┌────────

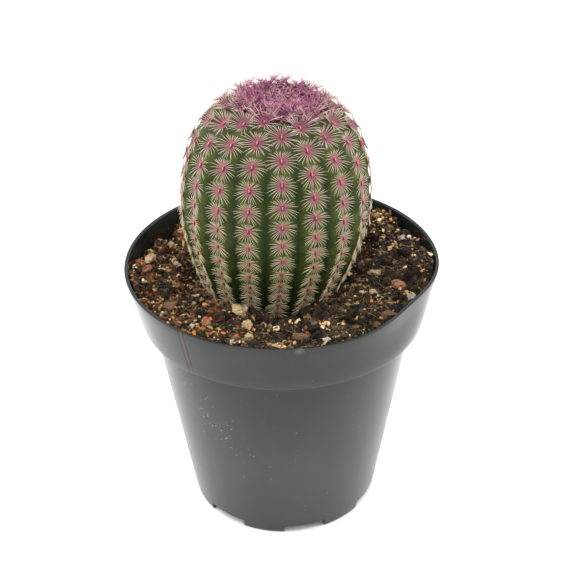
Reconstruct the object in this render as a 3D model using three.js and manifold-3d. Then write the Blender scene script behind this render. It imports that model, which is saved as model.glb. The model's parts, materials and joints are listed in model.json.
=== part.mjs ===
// Rainbow hedgehog cactus in a round plastic nursery pot.
// Millimetres, +Z up. The origin is the centre of the pot's footprint, on the surface that it stands on.
// Angles go round the vertical axis from the front (-Y) towards the right (+X).

import * as THREE from "three";
import { mergeVertices } from "three/addons/utils/BufferGeometryUtils.js";
import Module from "manifold-3d";

const wasm = await Module();
wasm.setup();

const GAP = 0.35; // clearance between pieces that touch in the real plant

// Pot: a thin tapered wall with a wider collar at the top and feet round the floor.
const POT_HEIGHT = 92.5;
const POT_WALL = 1.2;
const RIM_RADIUS = 52.5;
const COLLAR_BOTTOM_Z = 74;
const COLLAR_BOTTOM_RADIUS = 48;
const WALL_TOP_RADIUS = 44.5;
const BASE_RADIUS = 32.4;
const POT_SEGMENTS = 56;
const FOOT_COUNT = 7;
const FOOT_HEIGHT = 3;
const FOOT_WIDTH = 2.6;
const FOOT_ARC = 26;
const FIRST_FOOT_ANGLE = -13.5;
const FLOOR_THICKNESS = 1.4;
const EDGE_BREAK = 0.4; // the small bevel on the pot's outer edges
const DRAIN_RADIUS = 3.5;
const DRAIN_RING_RADIUS = 23;
const CENTRE_DRAIN_RADIUS = 5;

const FLOOR_TOP = FOOT_HEIGHT + FLOOR_THICKNESS;

// Soil
const SOIL_LEVEL = 86.4;
const SOIL_ROLL = 0.45; // height of the low waves in its top
const HEAP_START = 32; // radius from which the soil is heaped towards the wall
const HEAP_RISES = [2, 2.5, 3.5, 4.5, 2, 4, 1.5, 0.5, -0.5, 3.5, 3, 2.5]; // at the wall, every 30 degrees
const SOIL_BOTTOM = FLOOR_TOP + GAP;

// Stem: ribbed and barrel-shaped, leaning a little to the right.
const STEM_X = -3.7;
const STEM_Y = 5.6;
const STEM_LEAN = 3.9;
const RIB_COUNT = 18;
const RIB_DEPTH = 1.5;
const RIB_DEPTH_SHARE = 0.12; // of the radius, where the ribs run together at the crown
const RIB_TWIST = 4.6;
const RIB_FIRST_ANGLE = 5;
const TWIST_START = 19; // height over the soil line where the ribs begin to turn
const TWIST_END = 60;
const WIDEST_RADIUS = 30.9;
const WIDEST_HEIGHT = 23.5; // over the soil line
const CROWN_HEIGHT = 38.8; // from the widest ring to the top of the stem
const CROWN_POWER = 2.69;
const FOOT_REACH = 62; // from the widest ring down to where the lower curve would close
const FOOT_POWER = 1.39;
const STEM_BURIED = 9;
const STEM_SOLE = 1.5; // height of the rounded-in foot under the buried part
const STEM_SOLE_SHARE = 0.7; // its radius as a share of the radius above it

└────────

What you have to do:
Gather, from the listing above, every line carrying the word "that".

Result of this task:
Reconstruct the object in this render as a 3D model using three.js and manifold-3d. Then write the Blender scene script behind this render. It imports that model, which is saved as model.glb. The model's parts, materials and joints are listed in model.json.
// Millimetres, +Z up. The origin is the centre of the pot's footprint, on the surface that it stands on.
const GAP = 0.35; // clearance between pieces that touch in the real plant